Voters in the Rancho Adobe Fire District, which covers the rural area to the northwest and northeast of Petaluma and includes the town of Penngrove and the Liberty Valley area, will soon vote on a proposed parcel tax measure designed to protect the lives and property of 25,000 residents in the sprawling 89 square-mile district.

Due to severely reduced property tax revenues brought about by the economic downturn, unless voters approve a $60 annual parcel tax for eight years, the district's three fire stations will be forced to close on a rotating basis and several firefighters will be laid off, leaving fewer people to respond to fires and medical emergencies. Emergency response times would, by necessity, increase.

Measure Z will raise funds that Fire Chief Frank Treanor says are desperately needed to keep all three fire stations running around the clock and to avoid laying off firefighters.

He's not exaggerating. Since 2006, the district has cut its expenses by 25 percent. It paid off its unfunded pension liability and reduced the health care plan it offers employees for a savings of $231,000 since 2009. In addition, firefighters at Rancho Adobe are already paid an average of 22 percent less than other firefighters in the area.

Because of these strong efforts to control costs, Measure Z is one of the few county tax measures that the Sonoma County Taxpayers Association has endorsed on the November ballot. After eight years, at which point it's expected that property tax revenues will have rebounded, the tax will expire.

Despite the intense cost-control, the devaluation of property over the last several years has created deficits. Last year, the district operated with a $177,000 deficit. This year, a $384,000 deficit is projected in a district where the annual budget is $3.3 million.

Measure Z would generate about $426,000 annually, enough to keep all three fire stations open 24-7, including one in Penngrove and another at 99 Liberty School Road in Petaluma. There would also be money to set aside for equipment replacement in the future.

If the measure doesn't pass, Treanor will be forced to reduce his staff of 16 full-time firefighters and 12 part-time firefighters by a quarter, and "brown out" one of his three fire stations each day.

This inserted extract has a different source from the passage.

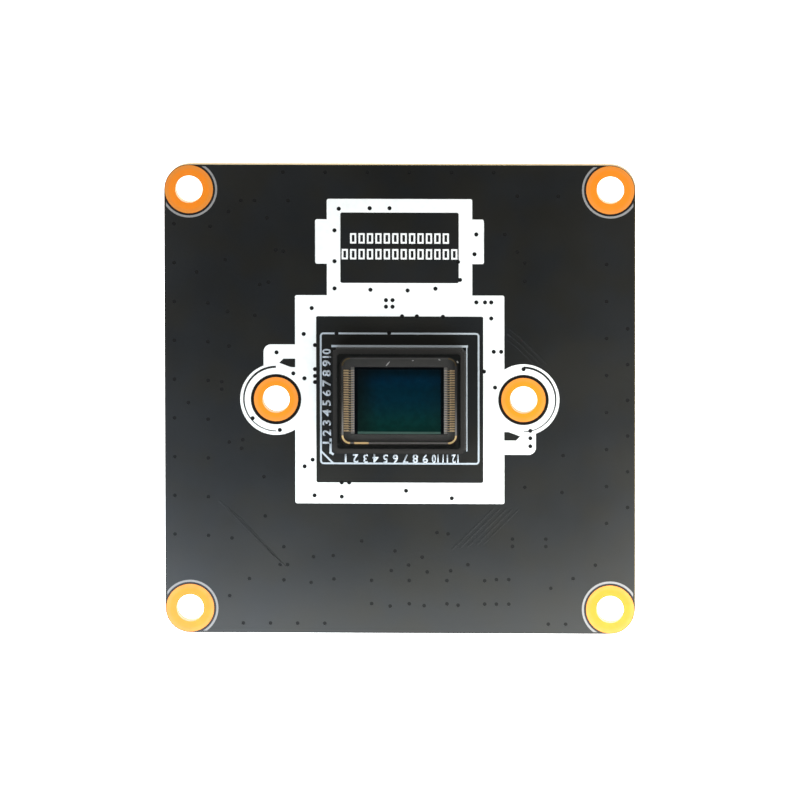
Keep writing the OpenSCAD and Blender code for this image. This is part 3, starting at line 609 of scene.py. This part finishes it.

If there are any voters willing to risk having their fire station close down, they might consider what occurred one day in 2004 as a fast-moving wildfire in the Liberty Valley area broke out when the nearby fire station was closed. The fire burned two homes, six barns and 30 acres before it was contained. It was only through good fortune that no one was killed or injured in that fire.

There hasn't been any kind of a tax increase in the Rancho Adobe Fire District in 19 years. Measure Z's proposed temporary tax is an affordable and wise investment that ensures emergency services will remain intact.

We recommend a yes vote on Measure Z.